AIM: Comb the records below for the string "this" and copy each line where it turns up.

## start GIVEN RECORDS

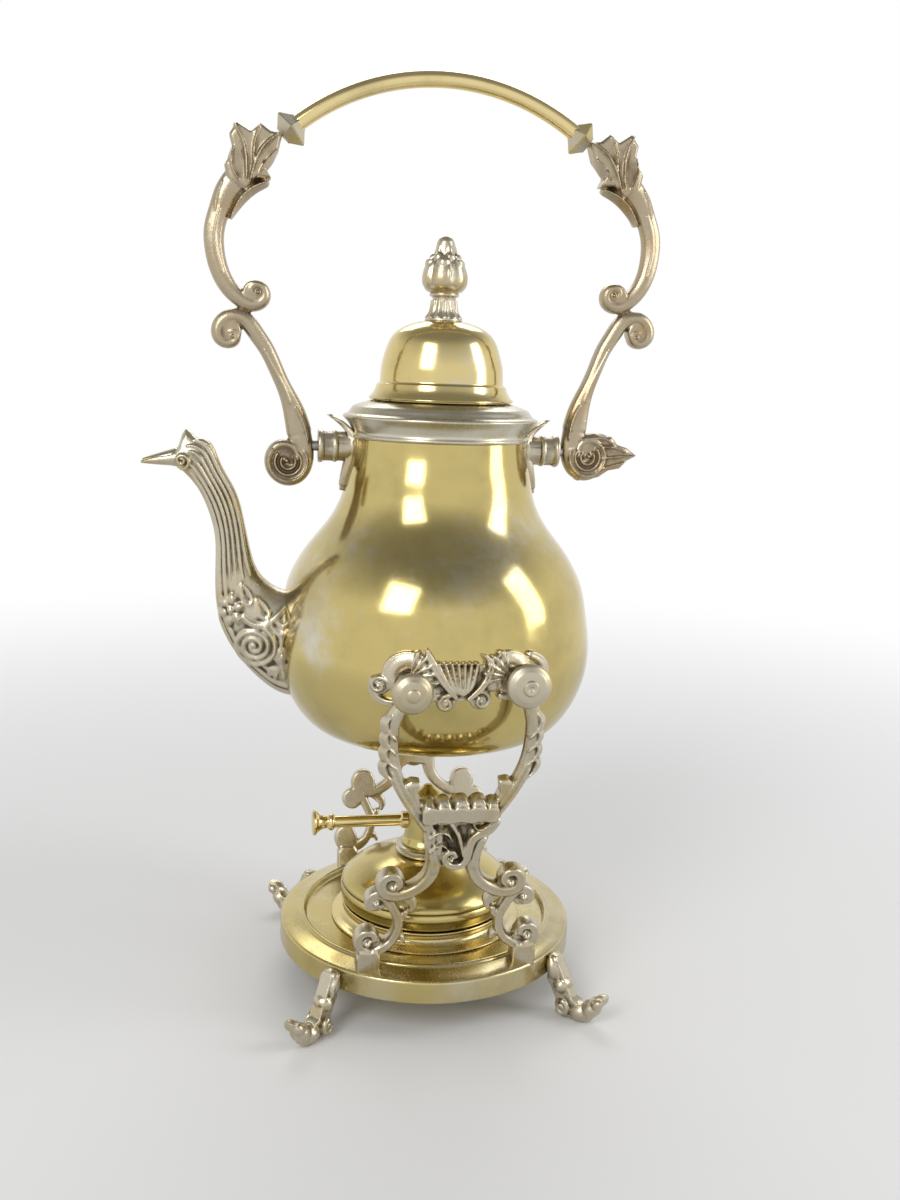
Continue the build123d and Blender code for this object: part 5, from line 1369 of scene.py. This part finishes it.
def relief(x, z, strokes):
    """Height of the relief at each place of the side view."""
    height = np.zeros_like(x)
    place = np.column_stack([x.ravel(), z.ravel()])
    best = np.zeros(len(place))
    for line, lift in strokes:
        for a, b in zip(line[:-1], line[1:]):
            near = np.abs(place[:, 0] - a[0]) + np.abs(place[:,
                1] - a[1]) < 9 + abs(b[0] - a[0]) + abs(b[1] - a[1])
            spot = place[near]
            run = b[:2] - a[:2]
            share = np.clip(((spot - a[:2]) @ run) / max(run @ run, 1e-9), 0, 1)
            away = np.hypot(*(spot - a[:2] - share[:, None] * run).T)
            half = a[2] + (b[2] - a[2]) * share
            rise = lift * np.clip(1.05 - (away / half) ** 2 * 0.85, 0, 1) ** 0.7
            rise[away > 1.12 * half] = 0
            best[near] = np.maximum(best[near], rise)
    return height + best.reshape(x.shape)


strokes = spout_strokes()
lift = relief(skin[..., 0], skin[..., 2], strokes)
print("spout strokes:", len(strokes), "highest", round(float(lift.max()), 2), "mm")

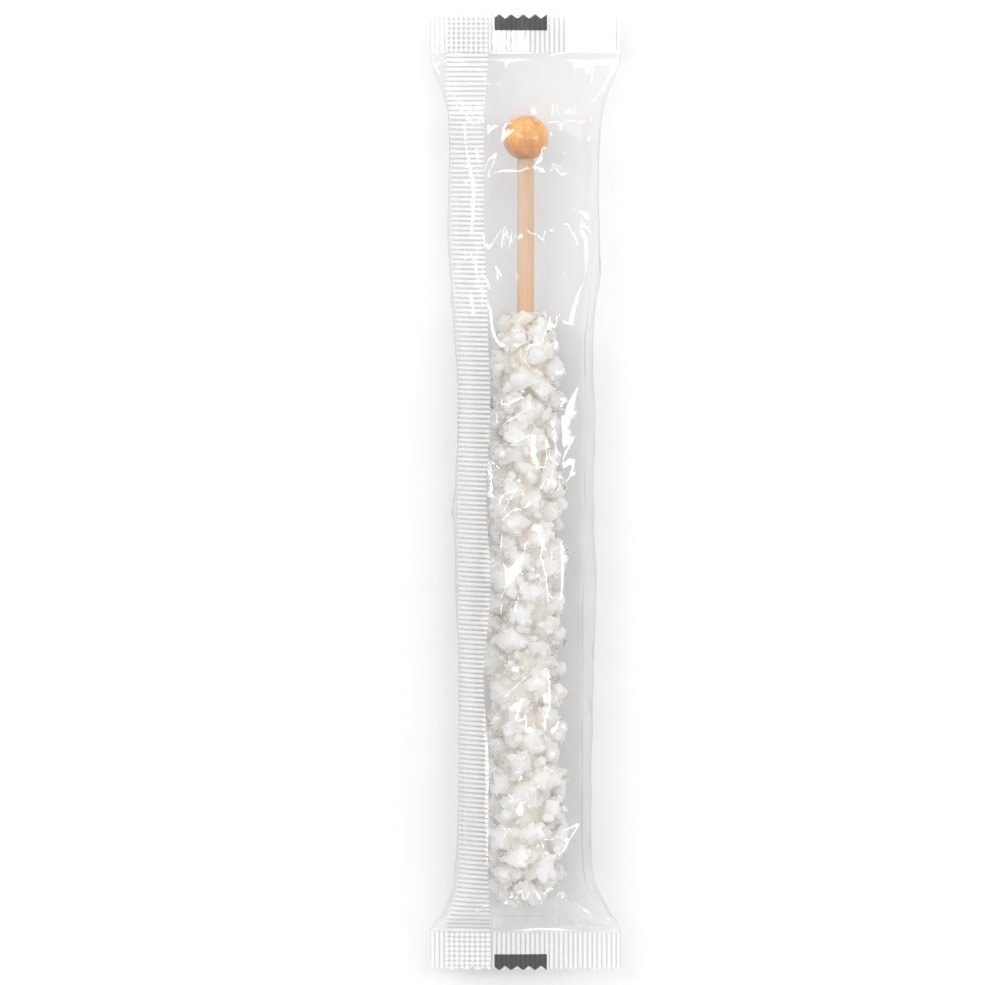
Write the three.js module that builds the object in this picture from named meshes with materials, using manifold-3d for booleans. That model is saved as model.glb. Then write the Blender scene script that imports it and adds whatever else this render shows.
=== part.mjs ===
// A stick of rock candy: a wooden dowel with a ball glued on one end, white sugar crystals grown along
// the rest of it, and the clear flow-wrap film that it is sold in. It lies flat on its film.
// Millimetres. +Y runs along the stick towards the ball and +Z is up. The origin is on the ground,
// under the middle of the wrapper.
import * as THREE from 'three';
import { ConvexGeometry } from 'three/addons/geometries/ConvexGeometry.js';
import { mergeVertices } from 'three/addons/utils/BufferGeometryUtils.js';
import Module from 'manifold-3d';

const wasm = await Module();
wasm.setup();

// Driving sizes
const STICK_LENGTH = 165; // top of the ball to the tip of the candy
const BALL_DIAMETER = 9.5;
const DOWEL_DIAMETER = 3.5;
const BARE_DOWEL = 31; // between the ball and the first crystals
const CANDY_WIDEST = 19.5; // across the crystal tips
const FILM_LENGTH = 200; // from cut edge to cut edge
const FILM_GIRTH = 80; // once round the tube of film
const FILM_THICKNESS = 0.25; // far over the real 0.03, so that the film is a sound solid
const FIN_WIDTH = 8.5; // the long back seal
const SEAL_LENGTH = 8; // each crimped end
const GAP = 0.3; // air between neighbouring pieces

// Places along Y, worked out from the sizes
const SHIFT_TO_TIP = 3.5; // the stick has slid this far down its wrapper
const BALL_TOP = STICK_LENGTH / 2 - SHIFT_TO_TIP;
const BALL_CENTRE = BALL_TOP - BALL_DIAMETER / 2;
const CANDY_START = BALL_TOP - BALL_DIAMETER - BARE_DOWEL;
const CANDY_END = BALL_TOP - STICK_LENGTH;
const FILM_END = FILM_LENGTH / 2;
const SEAL_START = FILM_END - SEAL_LENGTH;

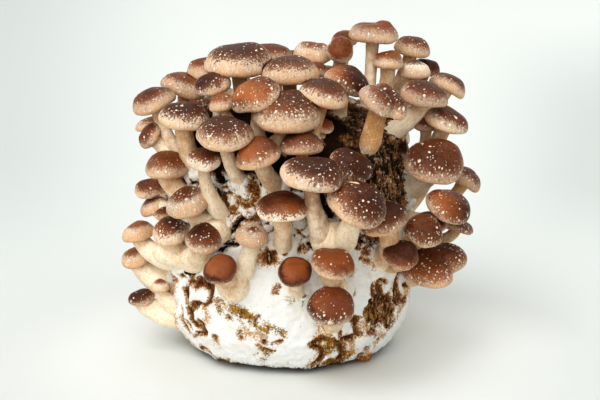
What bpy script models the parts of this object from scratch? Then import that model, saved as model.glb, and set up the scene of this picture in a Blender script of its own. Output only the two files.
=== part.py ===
# Shiitake grow block: a round block of sawdust bound by white mycelium, which stands on a
# flat underside, with eighty young shiitake growing out of its sides and its top.
# Every mushroom is one solid, cap and stem together, and mushrooms whose stems share a
# foot are one solid too. Lengths in the tables are in millimetres: the origin is the
# middle of the underside, +X is to the right, -Y is the front and +Z is up.
import math
from collections import namedtuple

import bmesh
import bpy
import numpy as np
from mathutils import Vector
from mathutils.bvhtree import BVHTree

MM = 0.001
GAP = 0.35

# Height and radius along the block's outline, from the flat underside to the top.
BLOCK_OUTLINE = [(0, 61), (8, 69), (22, 76.5), (50, 80), (90, 79), (130, 76), (148, 66), (156, 44), (158, 0)]
BLOCK_SIDES = 26
FOOT_DEPTH = 4.0
# No cut takes more than half of a piece.
LEAST_LEFT = 0.5

# How a cap's outline runs from its crown over the rim and back under to the stem:
# share of the radius, and height as a share of the cap's thickness.
CAP_OUTLINE = [(0.0, 0.52), (0.52, 0.44), (0.88, 0.15), (1.0, -0.16), (0.86, -0.46)]
SMALL_CAP_OUTLINE = [(0.0, 0.52), (0.62, 0.39), (1.0, -0.08), (0.86, -0.46)]
UNDERSIDE = -0.22
# Before it is bent, a stem is one unit long and this far below its cap.
STEM_START = -500
STEM_RINGS = (1.0, 0.5, 0.0)
FOOT_FLARE = 0.4
# A cap has seven sides, and one more for each of these widths that it is over.
BROADER_CAPS = (21, 34)

# The way in from the front: of two caps that press together, the nearer one keeps its form.
DEPTH = Vector((0, math.cos(math.radians(14)), -math.sin(math.radians(14))))

Mushroom = namedtuple("Mushroom", "number cap across plump lean root stem")

# number, middle of the cap, width of the cap, thickness over radius, lean to the right
# and to the front in degrees, where the stem leaves the block, width of the stem
FRONT = [
    (30, (40, -112, 120), 34, 0.82, (28, 28), (28, -70, 82), 11),
    (31, (14, -108, 137), 36, 0.68, (4, 8), (23, -72, 82), 11),
    (32, (-3, -102, 116), 29, 0.68, (0, 14), (-3, -74, 84), 10),
    (33, (8, -80, 148), 25, 0.75, (0, 5), (9, -72, 129), 7),
    (34, (-18, -92, 145), 28, 0.80, (-18, 12), (-7, -74, 119), 10),
    (38, (-36, -88, 156), 34, 0.70, (0, 10), (-28, -68, 121), 8),
    (29, (37, -82, 136), 26, 0.80, (22, 18), (32, -68, 116), 7),
    (51, (-21, -92, 96), 19, 0.80, (5, 25), (-26, -72, 66), 9),
    (52, (-40, -93, 76), 20, 0.70, (-12, 40), (-30, -71, 56), 13),
    (53, (4, -98, 76), 20, 0.70, (0, 42), (5, -76, 56), 9),
    (54, (26, -100, 82), 26, 0.70, (8, 20), (29, -72, 56), 12),
    (55, (25, -100, 56), 27, 0.80, (0, 40), (27, -70, 32), 9),
]
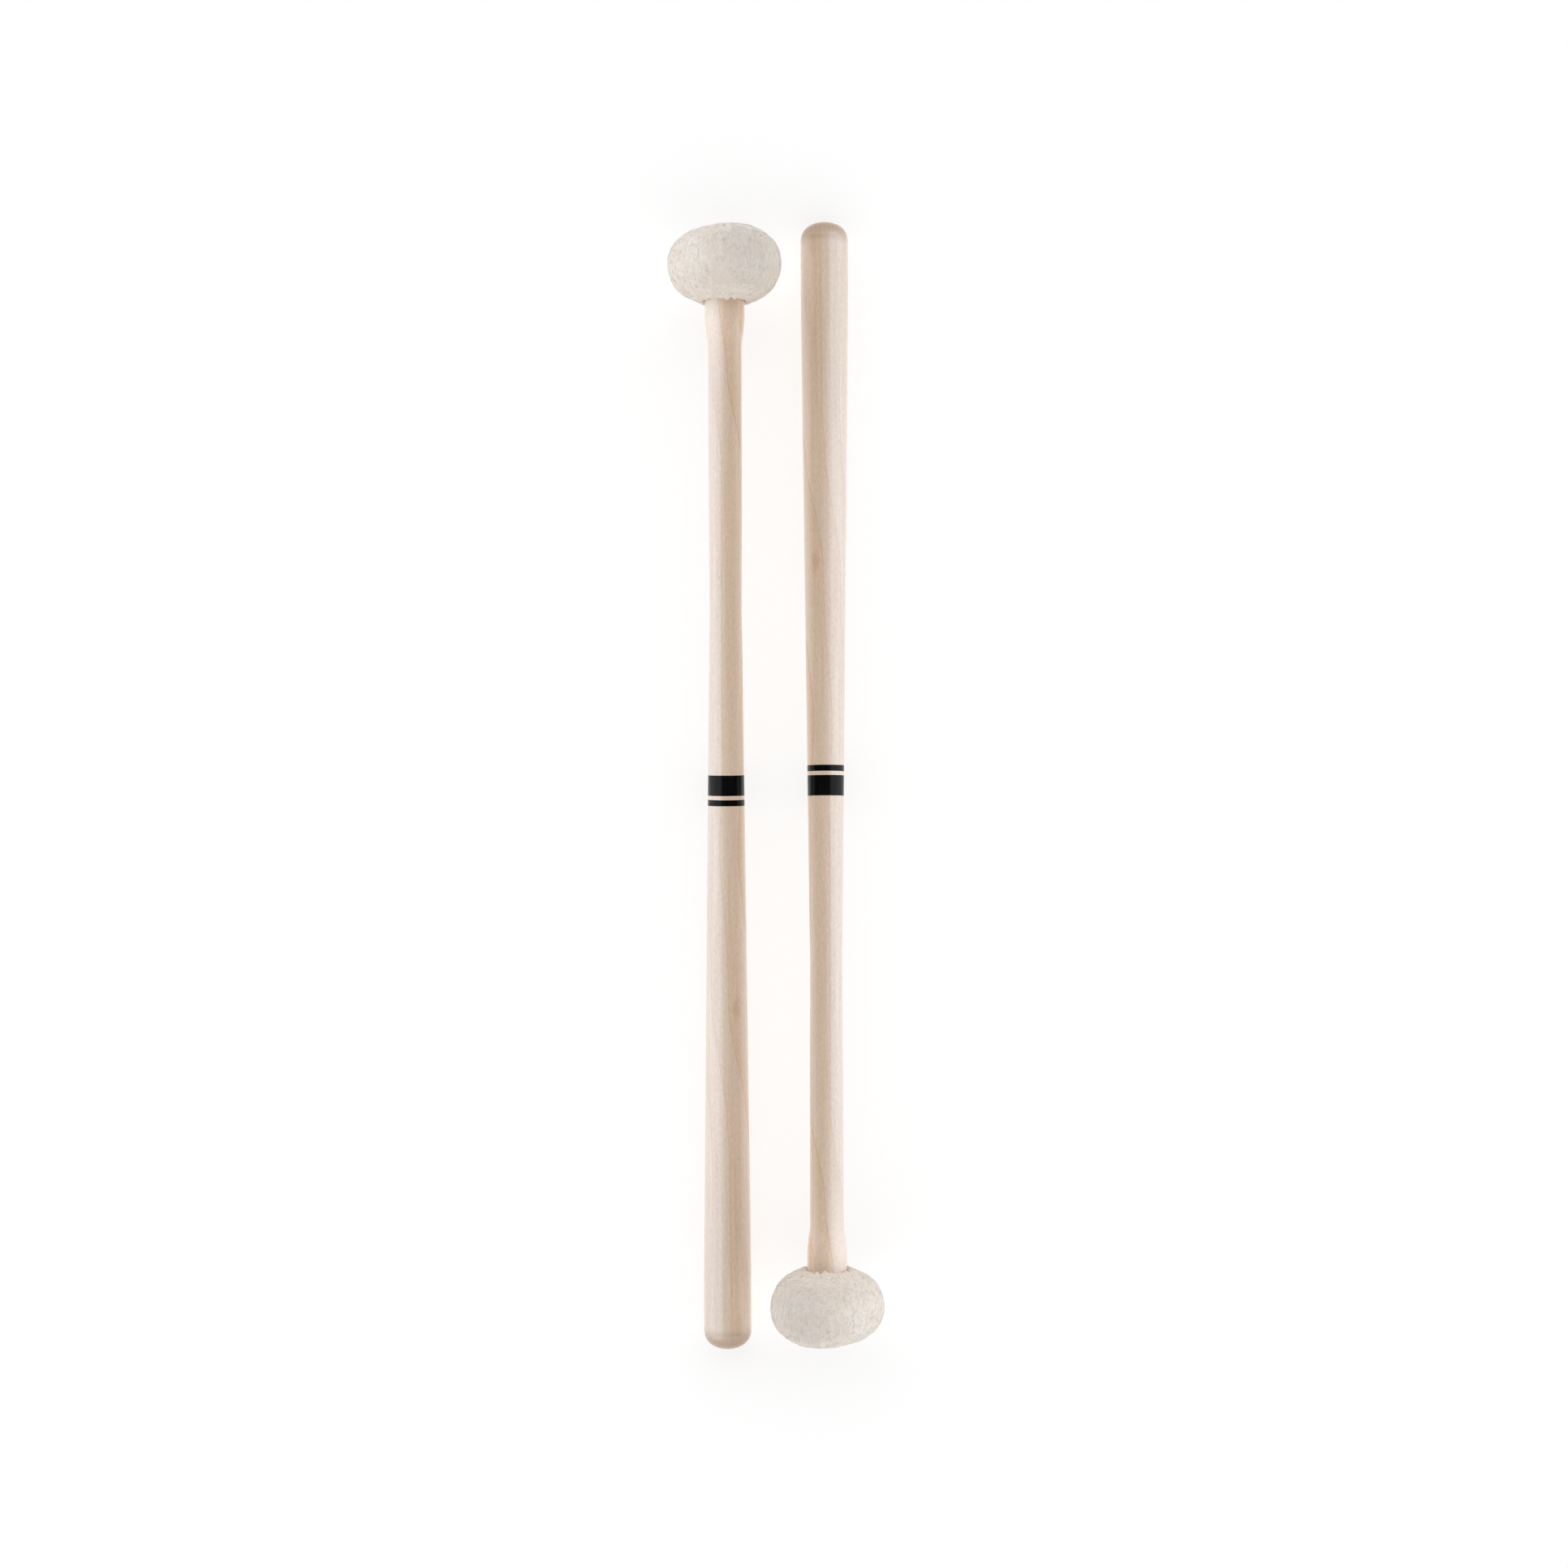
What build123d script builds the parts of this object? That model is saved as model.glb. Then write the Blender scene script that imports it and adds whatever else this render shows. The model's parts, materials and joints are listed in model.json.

## end GIVEN RECORDS

FINAL RESULT:
Continue the build123d and Blender code for this object: part 5, from line 1369 of scene.py. This part finishes it.
Write the three.js module that builds the object in this picture from named meshes with materials, using manifold-3d for booleans. That model is saved as model.glb. Then write the Blender scene script that imports it and adds whatever else this render shows.
const SHIFT_TO_TIP = 3.5; // the stick has slid this far down its wrapper
What bpy script models the parts of this object from scratch? Then import that model, saved as model.glb, and set up the scene of this picture in a Blender script of its own. Output only the two files.
# Before it is bent, a stem is one unit long and this far below its cap.
What build123d script builds the parts of this object? That model is saved as model.glb. Then write the Blender scene script that imports it and adds whatever else this render shows. The model's parts, materials and joints are listed in model.json.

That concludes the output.